HIPAA Security Risk Assessment for Texas FQHCs

Quick answer: Texas FQHCs operate under both the federal HIPAA Security Rule and the Texas Medical Records Privacy Act (HB 300, codified at Texas Health & Safety Code Chapter 181), which imposes stricter-than-federal requirements — including expanded “covered entity” definitions, mandatory customized employee training within 90 days of hire, and tighter consumer-access timelines. A Texas FQHC’s annual Security Risk Analysis therefore has to document HB 300 training and state breach obligations alongside the federal safeguards.

Why Texas FQHCs Are a Distinct Compliance Case

Texas has the second-largest Federally Qualified Health Center footprint in the country (current counts at data.hrsa.gov), a broad rural and border-clinic distribution, and an enforcement posture under the Texas Attorney General that has produced some of the more aggressive state-level privacy actions in the U.S. On top of HRSA Operational Site Visit review against the Health Center Program Compliance Manual, Texas FQHCs are subject to HB 300 — Texas Health & Safety Code Chapter 181 — which extends “covered entity” status beyond HIPAA’s definition and adds specific workforce-training and consumer-access duties.

OCR’s 2026 enforcement record makes this stack non-negotiable: every Security Rule settlement closed this year traced to an inadequate or missing risk analysis. For a Texas FQHC, that federal exposure compounds with HB 300 enforcement risk if training and access controls aren’t documented.

HB 300 Specifics a Texas FQHC SRA Must Reflect

For a Texas FQHC, every one of those items should be a tracked, evidenced row inside the Security Risk Analysis — not a separate side process. The 2026 SRA worklist needs documented training records by employee, an audited consumer-access workflow with a 15-day clock, an HB 300-aware breach response plan, and a vendor inventory that maps which downstream entities qualify as covered under the state definition.

The Multi-Site “Parent-Child” SRA Model

Texas FQHCs typically run multiple clinic sites and mobile units. The defensible structure is the parent-child model: one entity-level risk analysis covering administrative and technical safeguards (training, audit logs, transmission security, contingency planning), and per-site physical-safeguard walkthroughs at each clinic (facility access, workstation security, device and media controls). The shared layer rolls up; the site layers stay distinct. See the FQHC compliance guide for the broader framework and the SRA primer for the underlying methodology.

Vendor and Business Associate Lessons from 2026

The 2026 wave of business-associate breaches made vendor inventory one of OCR’s most-cited findings. For a Texas FQHC, the BAA review should confirm current safeguards, breach-notification language, and — critically — whether the vendor itself qualifies as a covered entity under HB 300’s broader Texas definition.
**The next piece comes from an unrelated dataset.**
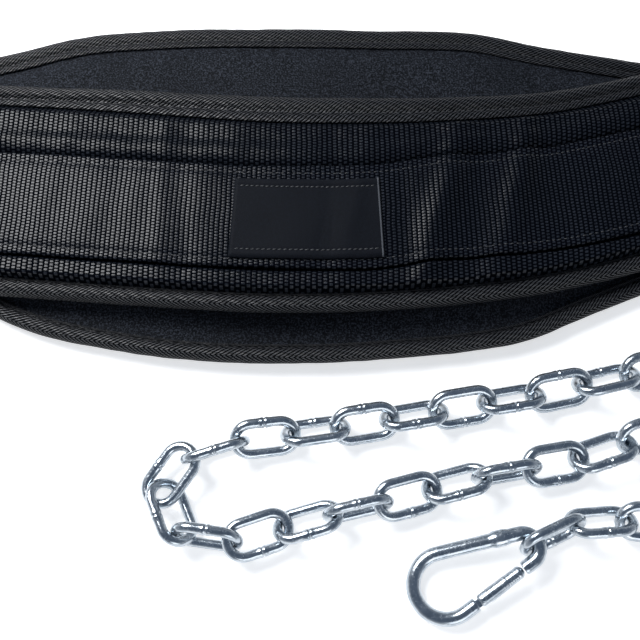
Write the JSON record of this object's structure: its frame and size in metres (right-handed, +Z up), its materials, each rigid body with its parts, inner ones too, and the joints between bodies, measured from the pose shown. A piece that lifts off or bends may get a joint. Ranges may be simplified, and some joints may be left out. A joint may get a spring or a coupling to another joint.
{
  "type": "dip belt with chain and snap hook",
  "caption": "Padded dip belt lying open, outer face up, with a D-ring at each end and a welded chain on one of them that ends in a spring-gate snap hook.",
  "frame": {"origin": "under the middle of the whole laid-out belt and chain, on the surface they lie on", "axes": "+X along the belt towards the end that carries the chain, +Y from the chain towards the belt, +Z up, out of the belt's outer face"},
  "size_m": [0.818, 0.3064, 0.0335],
  "materials": {
    "neoprene": "speckled matt foam rubber",
    "twill_tape": "herringbone twill tape",
    "ribbed_nylon": "ribbed nylon shell cloth",
    "webbing": "ribbed load webbing",
    "label_cloth": "plain woven patch, bare",
    "zinc_plated_steel": "bright zinc plate"
  },
  "bodies": {
    "belt": {"base_pad": "neoprene", "base_binding": "twill_tape", "belt_pad": "ribbed_nylon", "belt_binding": "twill_tape", "strap": "webbing", "label": "label_cloth", "d_ring_left": "zinc_plated_steel", "d_ring_right": "zinc_plated_steel", "chain_link_01": "zinc_plated_steel", "chain_link_02": "zinc_plated_steel", "chain_link_03": "zinc_plated_steel", "chain_link_04": "zinc_plated_steel", "chain_link_05": "zinc_plated_steel", "chain_link_06": "zinc_plated_steel", "chain_link_07": "zinc_plated_steel", "chain_link_08": "zinc_plated_steel", "chain_link_09": "zinc_plated_steel", "chain_link_10": "zinc_plated_steel", "chain_link_11": "zinc_plated_steel", "chain_link_12": "zinc_plated_steel", "chain_link_13": "zinc_plated_steel", "chain_link_14": "zinc_plated_steel", "chain_link_15": "zinc_plated_steel", "chain_link_16": "zinc_plated_steel", "chain_link_17": "zinc_plated_steel", "chain_link_18": "zinc_plated_steel", "chain_link_19": "zinc_plated_steel", "chain_link_20": "zinc_plated_steel", "chain_link_21": "zinc_plated_steel", "chain_link_22": "zinc_plated_steel", "chain_link_23": "zinc_plated_steel", "chain_link_24": "zinc_plated_steel", "chain_link_25": "zinc_plated_steel", "chain_link_26": "zinc_plated_steel", "chain_link_27": "zinc_plated_steel", "chain_link_28": "zinc_plated_steel", "chain_link_29": "zinc_plated_steel", "chain_link_30": "zinc_plated_steel", "chain_link_31": "zinc_plated_steel", "chain_link_32": "zinc_plated_steel", "chain_link_33": "zinc_plated_steel", "chain_link_34": "zinc_plated_steel", "chain_link_35": "zinc_plated_steel", "chain_link_36": "zinc_plated_steel", "chain_link_37": "zinc_plated_steel", "chain_link_38": "zinc_plated_steel", "chain_link_39": "zinc_plated_steel", "chain_link_40": "zinc_plated_steel", "chain_link_41": "zinc_plated_steel", "chain_link_42": "zinc_plated_steel", "chain_link_43": "zinc_plated_steel", "hook_body": "zinc_plated_steel", "hook_pin": "zinc_plated_steel"},
    "gate": {"hook_gate": "zinc_plated_steel"}
  },
  "joints": [
    {"name": "gate_hinge", "type": "hinge", "parent": "belt", "child": "gate", "pos_m": [0.06294, -0.14154, 0.00658], "axis": [-0.1109, -0.0494, 0.9926], "range_deg": [0, 25], "stiffness_Nm_per_rad": 0.05, "springref_deg": -20.05}
  ]
}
Direction from the 2025 HIPAA Security Rule NPRM also points toward stricter expectations on backup, disaster recovery, and emergency-mode operations; a 2026 SRA should already be moving that way.

How Medcurity Fits

Medcurity’s HIPAA SRA platform supports HB 300-aware training tracking, per-site walkthroughs for multi-clinic Texas FQHC deployments, OSV-ready output, and worklist-based remediation. The 222-question assessment cites HIPAA Security Rule sections and NIST 800-66 directly, so the audit trail is defensible to both OCR and the Texas AG. Pricing starts at $499/year for small-practice deployments and scales with site count.

See if Medcurity fits your Texas FQHC. Talk to our team about a Texas FQHC deployment.

Frequently Asked Questions

Does Texas HB 300 apply to FQHCs?

Yes. Federally Qualified Health Centers operating in Texas are covered entities under HIPAA and also fall within HB 300’s broader Texas definition. The state law layers on top of federal HIPAA — it does not replace it. A Texas FQHC must comply with both frameworks simultaneously.

How is HB 300 stricter than HIPAA?

HB 300 expands the definition of a covered entity beyond HIPAA, requires customized workforce training within 90 days of hire (not generic HIPAA training), and shortens the consumer-access timeline to 15 business days versus HIPAA’s 30-day default. It also gives the Texas Attorney General direct enforcement authority with state-specific civil penalties.

What training does Texas require?

HB 300 requires Texas covered entities to provide customized training to each employee whose duties involve protected health information. Training must be delivered within 90 days of the employee’s start date, repeated at least every two years, and documented with dated records that can be produced during an audit.

How often must a Texas FQHC redo its SRA?

HIPAA requires the Security Risk Analysis to be reviewed and updated “as needed” and at least annually in practice. For FQHCs, HRSA’s Operational Site Visit cycle effectively reinforces that annual cadence. Any material change — new site, new EHR, new vendor, security incident — should trigger an interim update to the SRA.